··· Given information

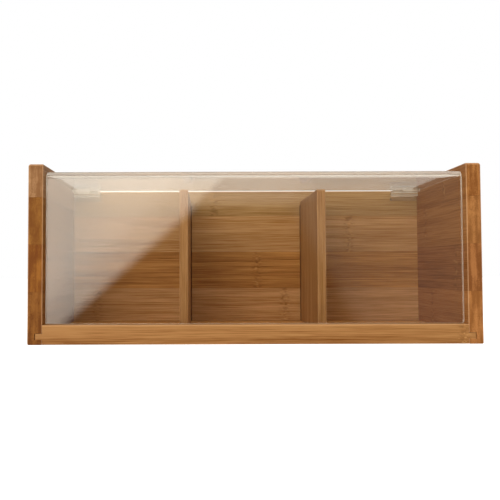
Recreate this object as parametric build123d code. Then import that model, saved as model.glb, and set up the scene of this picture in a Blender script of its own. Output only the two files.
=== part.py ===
"""A bamboo table-top tea box: three fixed bays behind one bent clear sheet that flips up on two small hinges.

Millimetres. The origin is on the table under the middle of the box. +X is to the right seen from the
front, +Y runs to the back and +Z is up. The cover is modelled closed.
"""
import os

from build123d import *

# ---- The box -------------------------------------------------------------------------------------
box_width = 300.0              # over both side panels
box_depth = 110.0              # front edges to the back panel's outer face
box_height = 119.5             # side panels
side_thickness = 10.0
back_thickness = 10.0
side_front_top_radius = 2.0    # the side panels' front and rear top corners, seen from the side
outer_round = 1.4              # rounding on the outer arrises of the side panels
inner_chamfer = 0.5            # small chamfer on the inner arrises of every bamboo piece

# Panels are sawn from edge-glued blanks. The lowest board of a blank is wider and the top one narrower.
boards_per_panel = 4
side_lowest_extra = 3.2
side_top_trim = 9.1
back_lowest_extra = 4.8
back_top_trim = 9.15

# ---- Floor and its grooves -----------------------------------------------------------------------
floor_thickness = 4.0
floor_height = 3.3             # underside of the floor above the table
side_groove_depth = 5.0
back_groove_depth = 5.0
rail_groove_depth = 4.0
groove_play = 0.2              # above the floor and behind its edges
tongue_end_play = 0.5          # between a tongue's end and the bottom of its groove

# ---- Front rail ----------------------------------------------------------------------------------
rail_height = 12.9
rail_depth = 10.0
rail_round = 1.0               # rounding on the rail's front arrises

# ---- Dividers ------------------------------------------------------------------------------------
bays = 3
divider_thickness = 6.0
divider_setback = 21.0         # front edge behind the front of the box
divider_below_sheet = 7.6      # top edge below the cover's top sheet
divider_corner_radius = 2.0
divider_round = 0.8            # rounding on the long arrises of a divider
housing_depth = 2.0            # the routed housing in the back panel that holds a divider's rear edge
housing_side_play = 0.6
housing_below_divider = 1.2    # top of the housing's round end below the top of the divider

# ---- Bent cover ----------------------------------------------------------------------------------
sheet_thickness = 3.0
sheet_below_sides = 4.15       # top of the sheet below the side panels' tops
flap_setback = 5.0             # outer face of the flap behind the front of the box
flap_rest_gap = 0.3            # under the flap, above the rail
cover_side_gap = 0.7           # between the sheet and each side panel
bend_inner_radius = 2.0
sheet_corner_radius = 1.5
sheet_edge_break = 0.3         # flame-polished edges

# ---- Hinges --------------------------------------------------------------------------------------
hinge_width = 21.0
hinge_side_gap = 0.7           # from the side panel
wall_knuckle_length = 13.0     # the outer part of the width, the cover's knuckle takes the rest
knuckle_gap = 0.3              # between the two knuckles
knuckle_radius = 2.3
pin_radius = 0.8
pin_fixed_fit = 0.01           # radial, in the wall leaf
pin_running_fit = 0.05         # radial, in the cover leaf
pin_end_inset = 0.3            # pin ends inside the knuckle ends
wall_leaf_thickness = 1.6
cover_leaf_thickness = 1.2
leaf_corner_radius = 1.5
leaf_clearance = 0.35          # between one leaf and the other leaf's knuckle
axis_below_sheet = 2.1
axis_before_back = 3.35
sheet_edge_before_axis = 5.0
back_above_sheet = 0.5         # top of the back panel above the sheet's underside, clear of its rear edge
wall_leaf_drop = 5.5           # below the hinge axis
cover_leaf_reach = 8.5         # in front of the hinge axis

# ---- Working allowances --------------------------------------------------------------------------
cut_past = 1.0                 # how far a cut runs past the faces it opens
same_place = 0.01              # edges this near a plane lie in it

# ---- Worked out from the sizes above -------------------------------------------------------------
front_y = -box_depth / 2
rear_y = box_depth / 2
back_face_y = rear_y - back_thickness
inner_half = box_width / 2 - side_thickness
floor_top = floor_height + floor_thickness
tongue_length = side_groove_depth - tongue_end_play
sheet_top = box_height - sheet_below_sides
sheet_under = sheet_top - sheet_thickness
back_height = sheet_under + back_above_sheet
axis_y = back_face_y - axis_before_back
axis_z = sheet_under - axis_below_sheet
sheet_rear_y = axis_y - sheet_edge_before_axis
cover_half_width = inner_half - cover_side_gap
hinge_outer_x = inner_half - hinge_side_gap
hinge_inner_x = hinge_outer_x - hinge_width
knuckle_split_x = hinge_outer_x - wall_knuckle_length
divider_top = sheet_under - divider_below_sheet
housing_half = divider_thickness / 2 + housing_side_play
housing_round_z = divider_top - housing_below_divider - housing_half
bay_width = (2 * inner_half - (bays - 1) * divider_thickness) / bays
divider_centres = [
    -inner_half + (i + 1) * bay_width + (i + 0.5) * divider_thickness for i in range(bays - 1)
]


def block(low, high):
    """A box from its lowest to its highest corner."""
    size = [h - l for l, h in zip(low, high)]
    return Pos(*low) * Box(*size, align=(Align.MIN, Align.MIN, Align.MIN))


def board_joints(height, lowest_extra, top_trim):
    """Heights of the glue lines in a panel sawn from an edge-glued blank, with its two outer edges."""
    pitch = (height + top_trim - lowest_extra) / boards_per_panel
    lines = [lowest_extra + pitch * (i + 1) for i in range(boards_per_panel - 1)]
    return [0.0, *lines, height]


def into_boards(panel, joints):
    """Saws a panel along its glue lines into separate boards, lowest first."""
    reach = box_width + box_depth
    boards = []
    for low, high in zip(joints, joints[1:]):
        slab = block((-reach, -reach, low), (reach, reach, high))
        boards.append(panel & slab)
    return boards


def edges_at(shape, axis, position, along=None):
    """Edges that lie in the plane at this position on the axis, or only those that run along another axis."""
    edges = shape.edges().filter_by_position(axis, position - same_place, position + same_place)
    return edges.filter_by(along) if along else edges


def side_panel():
    """The right side panel: rounded outside, chamfered inside, with the floor groove open at both ends."""
    outline = Plane.YZ * Pos(0, box_height / 2) * Rectangle(box_depth, box_height)
    top_corners = outline.vertices().group_by(Axis.Z)[-1]
    outline = fillet(top_corners, side_front_top_radius)
    panel = Pos(inner_half, 0, 0) * extrude(outline, side_thickness, dir=(1, 0, 0))
    panel = fillet(edges_at(panel, Axis.X, inner_half + side_thickness), outer_round)
    panel = chamfer(edges_at(panel, Axis.X, inner_half), inner_chamfer)
    groove = block(
        (inner_half - cut_past, front_y - cut_past, floor_height),
        (inner_half + side_groove_depth, rear_y + cut_past, floor_top + groove_play),
    )
    return panel - groove


def tongues(low_y, high_y):
    """A strip as thick as the floor that runs into both side grooves."""
    reach = inner_half + tongue_length
    return block((-reach, low_y, floor_height), (reach, high_y, floor_top))


def housing(x):
    """The stopped housing for a divider, as wide as its cutter, which leaves the upper end round."""
    straight = housing_round_z - floor_top
    outline = Pos(x, floor_top + straight / 2) * Rectangle(2 * housing_half, straight)
    outline = outline + Pos(x, housing_round_z) * Circle(housing_half)
    return extrude(Plane.XZ.offset(-back_face_y - housing_depth) * outline, housing_depth + cut_past)


def back_panel():
    """The back panel between the sides: tongued ends, a groove for the floor and a housing per divider."""
    panel = block((-inner_half, back_face_y, 0), (inner_half, rear_y, back_height))
    panel = chamfer(edges_at(panel, Axis.Z, back_height, Axis.X), inner_chamfer)
    panel = panel + tongues(back_face_y, rear_y)
    floor_edge = block(
        (-box_width, back_face_y - cut_past, floor_height),
        (box_width, back_face_y + back_groove_depth, floor_top + groove_play),
    )
    panel = panel - floor_edge
    for x in divider_centres:
        panel = panel - housing(x)
    return panel


def front_rail():
    """The bottom rail, flush with the side panels' front edges, its tongues in their grooves."""
    rail = block((-inner_half, front_y, 0), (inner_half, front_y + rail_depth, rail_height))
    rail = fillet(edges_at(rail, Axis.Y, front_y, Axis.X), rail_round)
    rail = chamfer(edges_at(rail, Axis.Y, front_y + rail_depth, Axis.X), inner_chamfer)
    rail = rail + tongues(front_y, front_y + rail_depth)
    floor_edge = block(
        (-box_width, front_y + rail_depth - rail_groove_depth, floor_height),
        (box_width, front_y + rail_depth + cut_past, floor_top + groove_play),
    )
    return rail - floor_edge


def floor_panel():
    """The thin floor, held in grooves on all four sides."""
    reach = inner_half + tongue_length
    return block(
        (-reach, front_y + rail_depth - rail_groove_depth + groove_play, floor_height),
        (reach, back_face_y + back_groove_depth - groove_play, floor_top),
    )


def divider(x):
    """One divider, standing on the floor. Its rear edge is notched to end below the housing's round end."""
    low_y = front_y + divider_setback
    half = divider_thickness / 2
    length, height = back_face_y - low_y, divider_top - floor_top
    outline = Plane.YZ * Pos(low_y + length / 2, floor_top + height / 2) * Rectangle(length, height)
    front_top = outline.vertices().sort_by(Axis.Y)[:2].sort_by(Axis.Z)[-1]
    outline = fillet(front_top, divider_corner_radius)
    board = Pos(x, 0, 0) * extrude(outline, half, both=True, dir=(1, 0, 0))
    rims = edges_at(board, Axis.X, x - half) + edges_at(board, Axis.X, x + half)
    hidden = edges_at(board, Axis.Z, floor_top) + edges_at(board, Axis.Y, back_face_y)
    board = fillet([edge for edge in rims if edge not in hidden], divider_round)
    rear_edge = block(
        (x - half, back_face_y, floor_top),
        (x + half, back_face_y + housing_depth, housing_round_z),
    )
    return board + rear_edge


def cover():
    """One sheet bent down along its front: the flap closes the front and the rest closes the top."""
    flap_y = front_y + flap_setback + sheet_thickness / 2
    flap_low = rail_height + flap_rest_gap
    sheet_z = sheet_top - sheet_thickness / 2
    middle = FilletPolyline(
        (flap_y, flap_low),
        (flap_y, sheet_z),
        (sheet_rear_y, sheet_z),
        radius=bend_inner_radius + sheet_thickness / 2,
    )
    section = Plane.YZ * trace(middle, sheet_thickness)
    sheet = extrude(section, cover_half_width, both=True, dir=(1, 0, 0))
    flap_corners = edges_at(sheet, Axis.Z, flap_low, Axis.Y)
    rear_corners = edges_at(sheet, Axis.Y, sheet_rear_y, Axis.Z)
    sheet = fillet(flap_corners + rear_corners, sheet_corner_radius)
    rims = [edge for x in (-cover_half_width, cover_half_width) for edge in edges_at(sheet, Axis.X, x)]
    rims = [edge for edge in rims if edge.length > 2 * sheet_thickness or edge.geom_type == GeomType.CIRCLE]
    return fillet(rims, sheet_edge_break)


def round_bar(radius, low_x, high_x):
    """A cylinder about the hinge axis."""
    middle = (low_x + high_x) / 2
    return Pos(middle, axis_y, axis_z) * Rot(0, 90, 0) * Cylinder(radius, high_x - low_x)


def leaf_cut_back():
    """How far a leaf stays from the axis beside the other leaf's knuckle."""
    return knuckle_radius + leaf_clearance


def wall_leaf():
    """The leaf glued to the back panel's face. Its knuckle takes the outer part of the width."""
    low = (hinge_inner_x, back_face_y - wall_leaf_thickness, axis_z - wall_leaf_drop)
    plate = block(low, (hinge_outer_x, back_face_y, axis_z))
    plate = fillet(edges_at(plate, Axis.Z, low[2], Axis.Y), leaf_corner_radius)
    relief = block(
        (hinge_inner_x - cut_past, low[1] - cut_past, axis_z - leaf_cut_back()),
        (knuckle_split_x, back_face_y + cut_past, axis_z + cut_past),
    )
    leaf = plate - relief + round_bar(knuckle_radius, knuckle_split_x, hinge_outer_x)
    return leaf - round_bar(pin_radius + pin_fixed_fit, hinge_inner_x - cut_past, hinge_outer_x + cut_past)


def cover_leaf():
    """The leaf glued under the cover's top sheet. Its knuckle takes the inner part of the width."""
    front = axis_y - cover_leaf_reach
    low = (hinge_inner_x, front, sheet_under - cover_leaf_thickness)
    plate = block(low, (hinge_outer_x, axis_y, sheet_under))
    plate = fillet(edges_at(plate, Axis.Y, front, Axis.Z), leaf_corner_radius)
    own_end = knuckle_split_x - knuckle_gap
    relief = block(
        (own_end, axis_y - leaf_cut_back(), axis_z - knuckle_radius),
        (hinge_outer_x + cut_past, axis_y + cut_past, sheet_under + cut_past),
    )
    leaf = plate - relief + round_bar(knuckle_radius, hinge_inner_x, own_end)
    return leaf - round_bar(pin_radius + pin_running_fit, hinge_inner_x - cut_past, hinge_outer_x + cut_past)


def hinge_pin():
    """The pin through both knuckles, held by the wall leaf."""
    return round_bar(pin_radius, hinge_inner_x + pin_end_inset, hinge_outer_x - pin_end_inset)


def both_sides(name, right_piece):
    """A right-hand piece and its mirror image."""
    return {f"right_{name}": right_piece, f"left_{name}": mirror(right_piece, Plane.YZ)}


def all_pieces():
    pieces = {}
    side_boards = into_boards(side_panel(), board_joints(box_height, side_lowest_extra, side_top_trim))
    for number, board in enumerate(side_boards, 1):
        pieces |= both_sides(f"side_board_{number}", board)
    back_boards = into_boards(back_panel(), board_joints(back_height, back_lowest_extra, back_top_trim))
    for number, board in enumerate(back_boards, 1):
        pieces[f"back_board_{number}"] = board
    pieces["floor_panel"] = floor_panel()
    pieces["front_rail"] = front_rail()
    for number, x in enumerate(divider_centres, 1):
        pieces[f"divider_{number}"] = divider(x)
    pieces["clear_cover"] = cover()
    pieces |= both_sides("hinge_wall_leaf", wall_leaf())
    pieces |= both_sides("hinge_cover_leaf", cover_leaf())
    pieces |= both_sides("hinge_pin", hinge_pin())
    return pieces


os.makedirs("parts", exist_ok=True)
for name, piece in all_pieces().items():
    export_step(piece, f"parts/{name}.step")
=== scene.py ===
"""Looks of a bamboo tea box with a bent clear cover: materials, light, floor and camera."""
import math

import bpy
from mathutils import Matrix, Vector


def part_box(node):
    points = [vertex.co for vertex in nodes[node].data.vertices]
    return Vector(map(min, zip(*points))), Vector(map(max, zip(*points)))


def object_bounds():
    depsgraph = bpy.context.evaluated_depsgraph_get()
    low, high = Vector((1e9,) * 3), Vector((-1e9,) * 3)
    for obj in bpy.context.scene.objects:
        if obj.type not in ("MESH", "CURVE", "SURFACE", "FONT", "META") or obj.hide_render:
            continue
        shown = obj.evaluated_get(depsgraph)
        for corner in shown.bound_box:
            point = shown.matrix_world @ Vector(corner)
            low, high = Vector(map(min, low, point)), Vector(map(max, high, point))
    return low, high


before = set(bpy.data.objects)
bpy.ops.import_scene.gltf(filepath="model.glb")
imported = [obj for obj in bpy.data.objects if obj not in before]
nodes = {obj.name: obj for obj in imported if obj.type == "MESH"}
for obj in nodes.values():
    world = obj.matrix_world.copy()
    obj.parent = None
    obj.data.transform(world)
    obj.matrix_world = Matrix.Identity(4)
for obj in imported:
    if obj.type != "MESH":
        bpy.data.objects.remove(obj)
cad_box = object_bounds()

MM = 0.001

# ---- Places taken from the frame -----------------------------------------------------------------
box_low = cad_box[0]
cover_low, cover_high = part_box("clear_cover")


def board_names(stem):
    """Names of a panel's glued boards, lowest first."""
    return sorted(name for name in nodes if name.startswith(stem))


# ---- Small tools ---------------------------------------------------------------------------------
def linear(hex_colour):
    """An sRGB hex colour as linear RGBA."""
    channels = [int(hex_colour[i:i + 2], 16) / 255 for i in (1, 3, 5)]
    straight = [c / 12.92 if c <= 0.04045 else ((c + 0.055) / 1.055) ** 2.4 for c in channels]
    return (*straight, 1.0)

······

→ What needs to be done
Give again, word for word, only the lines running from the line with "for number, x" through the line with "obj.parent = None"; include both of those lines.

→ Reply to the task
    for number, x in enumerate(divider_centres, 1):
        pieces[f"divider_{number}"] = divider(x)
    pieces["clear_cover"] = cover()
    pieces |= both_sides("hinge_wall_leaf", wall_leaf())
    pieces |= both_sides("hinge_cover_leaf", cover_leaf())
    pieces |= both_sides("hinge_pin", hinge_pin())
    return pieces


os.makedirs("parts", exist_ok=True)
for name, piece in all_pieces().items():
    export_step(piece, f"parts/{name}.step")
=== scene.py ===
"""Looks of a bamboo tea box with a bent clear cover: materials, light, floor and camera."""
import math

import bpy
from mathutils import Matrix, Vector


def part_box(node):
    points = [vertex.co for vertex in nodes[node].data.vertices]
    return Vector(map(min, zip(*points))), Vector(map(max, zip(*points)))


def object_bounds():
    depsgraph = bpy.context.evaluated_depsgraph_get()
    low, high = Vector((1e9,) * 3), Vector((-1e9,) * 3)
    for obj in bpy.context.scene.objects:
        if obj.type not in ("MESH", "CURVE", "SURFACE", "FONT", "META") or obj.hide_render:
            continue
        shown = obj.evaluated_get(depsgraph)
        for corner in shown.bound_box:
            point = shown.matrix_world @ Vector(corner)
            low, high = Vector(map(min, low, point)), Vector(map(max, high, point))
    return low, high


before = set(bpy.data.objects)
bpy.ops.import_scene.gltf(filepath="model.glb")
imported = [obj for obj in bpy.data.objects if obj not in before]
nodes = {obj.name: obj for obj in imported if obj.type == "MESH"}
for obj in nodes.values():
    world = obj.matrix_world.copy()
    obj.parent = None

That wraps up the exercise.